● **WRITTEN TASK**: From the first line of the data through the line containing "countersink_angle = 90; // [60:5:120]", return each line exactly.

● **DATA SEGMENT**:
-------

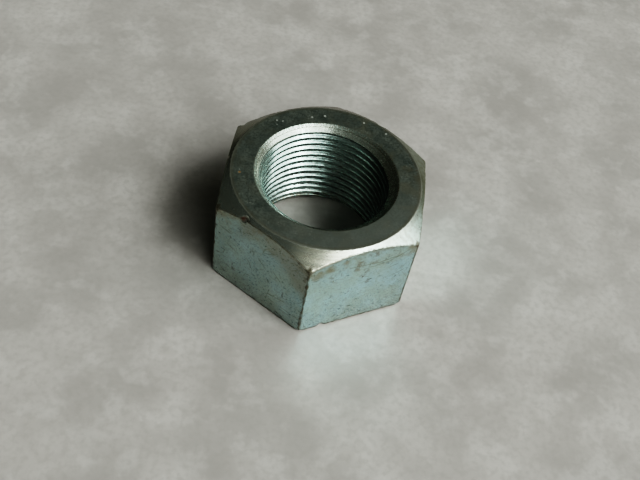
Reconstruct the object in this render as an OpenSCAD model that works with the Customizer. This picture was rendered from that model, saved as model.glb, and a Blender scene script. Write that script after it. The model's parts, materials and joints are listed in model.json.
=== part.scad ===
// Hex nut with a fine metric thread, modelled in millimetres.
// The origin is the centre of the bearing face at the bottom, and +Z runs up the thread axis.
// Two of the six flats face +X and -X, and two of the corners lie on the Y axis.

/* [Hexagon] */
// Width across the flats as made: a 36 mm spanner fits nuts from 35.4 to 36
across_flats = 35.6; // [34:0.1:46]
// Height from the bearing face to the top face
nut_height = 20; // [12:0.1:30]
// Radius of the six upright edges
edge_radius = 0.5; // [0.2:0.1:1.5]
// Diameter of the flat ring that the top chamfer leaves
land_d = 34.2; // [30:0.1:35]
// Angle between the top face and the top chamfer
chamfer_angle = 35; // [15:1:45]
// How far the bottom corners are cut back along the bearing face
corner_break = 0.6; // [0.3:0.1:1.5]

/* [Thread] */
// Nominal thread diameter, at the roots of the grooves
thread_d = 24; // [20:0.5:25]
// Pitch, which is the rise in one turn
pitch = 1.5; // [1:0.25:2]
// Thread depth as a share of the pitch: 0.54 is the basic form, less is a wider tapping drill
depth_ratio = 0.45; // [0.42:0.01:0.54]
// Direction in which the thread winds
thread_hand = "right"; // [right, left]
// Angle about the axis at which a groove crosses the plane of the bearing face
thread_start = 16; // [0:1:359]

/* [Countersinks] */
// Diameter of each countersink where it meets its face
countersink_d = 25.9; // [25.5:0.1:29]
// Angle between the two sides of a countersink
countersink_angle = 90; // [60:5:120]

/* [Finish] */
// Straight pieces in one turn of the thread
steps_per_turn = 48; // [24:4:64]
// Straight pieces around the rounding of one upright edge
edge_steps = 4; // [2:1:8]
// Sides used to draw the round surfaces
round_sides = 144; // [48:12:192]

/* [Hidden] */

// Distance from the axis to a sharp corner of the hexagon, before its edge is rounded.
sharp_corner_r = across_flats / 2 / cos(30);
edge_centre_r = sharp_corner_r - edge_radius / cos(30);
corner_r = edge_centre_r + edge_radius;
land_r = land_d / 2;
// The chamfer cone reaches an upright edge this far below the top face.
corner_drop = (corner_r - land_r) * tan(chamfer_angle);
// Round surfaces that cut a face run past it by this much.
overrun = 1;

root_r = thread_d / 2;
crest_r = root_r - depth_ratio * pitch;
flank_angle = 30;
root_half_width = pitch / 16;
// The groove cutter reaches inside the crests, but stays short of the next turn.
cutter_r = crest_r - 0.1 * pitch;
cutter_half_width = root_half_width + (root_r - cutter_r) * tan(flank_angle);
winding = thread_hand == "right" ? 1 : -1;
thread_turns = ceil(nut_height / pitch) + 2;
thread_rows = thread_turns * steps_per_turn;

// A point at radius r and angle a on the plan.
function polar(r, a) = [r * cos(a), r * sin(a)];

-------

● **EXERCISE SOLUTION**:
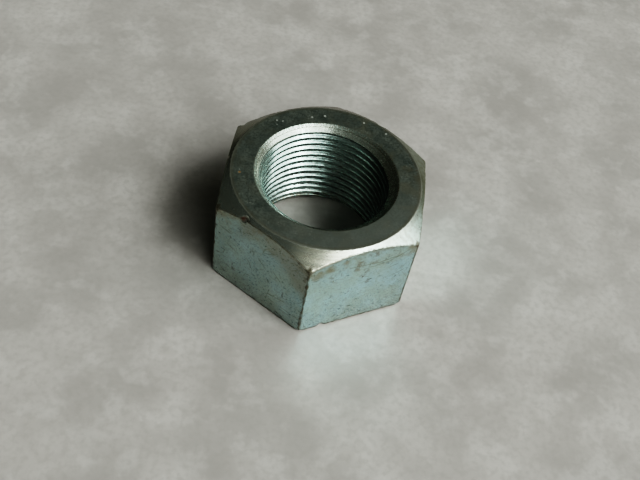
Reconstruct the object in this render as an OpenSCAD model that works with the Customizer. This picture was rendered from that model, saved as model.glb, and a Blender scene script. Write that script after it. The model's parts, materials and joints are listed in model.json.
=== part.scad ===
// Hex nut with a fine metric thread, modelled in millimetres.
// The origin is the centre of the bearing face at the bottom, and +Z runs up the thread axis.
// Two of the six flats face +X and -X, and two of the corners lie on the Y axis.

/* [Hexagon] */
// Width across the flats as made: a 36 mm spanner fits nuts from 35.4 to 36
across_flats = 35.6; // [34:0.1:46]
// Height from the bearing face to the top face
nut_height = 20; // [12:0.1:30]
// Radius of the six upright edges
edge_radius = 0.5; // [0.2:0.1:1.5]
// Diameter of the flat ring that the top chamfer leaves
land_d = 34.2; // [30:0.1:35]
// Angle between the top face and the top chamfer
chamfer_angle = 35; // [15:1:45]
// How far the bottom corners are cut back along the bearing face
corner_break = 0.6; // [0.3:0.1:1.5]

/* [Thread] */
// Nominal thread diameter, at the roots of the grooves
thread_d = 24; // [20:0.5:25]
// Pitch, which is the rise in one turn
pitch = 1.5; // [1:0.25:2]
// Thread depth as a share of the pitch: 0.54 is the basic form, less is a wider tapping drill
depth_ratio = 0.45; // [0.42:0.01:0.54]
// Direction in which the thread winds
thread_hand = "right"; // [right, left]
// Angle about the axis at which a groove crosses the plane of the bearing face
thread_start = 16; // [0:1:359]

/* [Countersinks] */
// Diameter of each countersink where it meets its face
countersink_d = 25.9; // [25.5:0.1:29]
// Angle between the two sides of a countersink
countersink_angle = 90; // [60:5:120]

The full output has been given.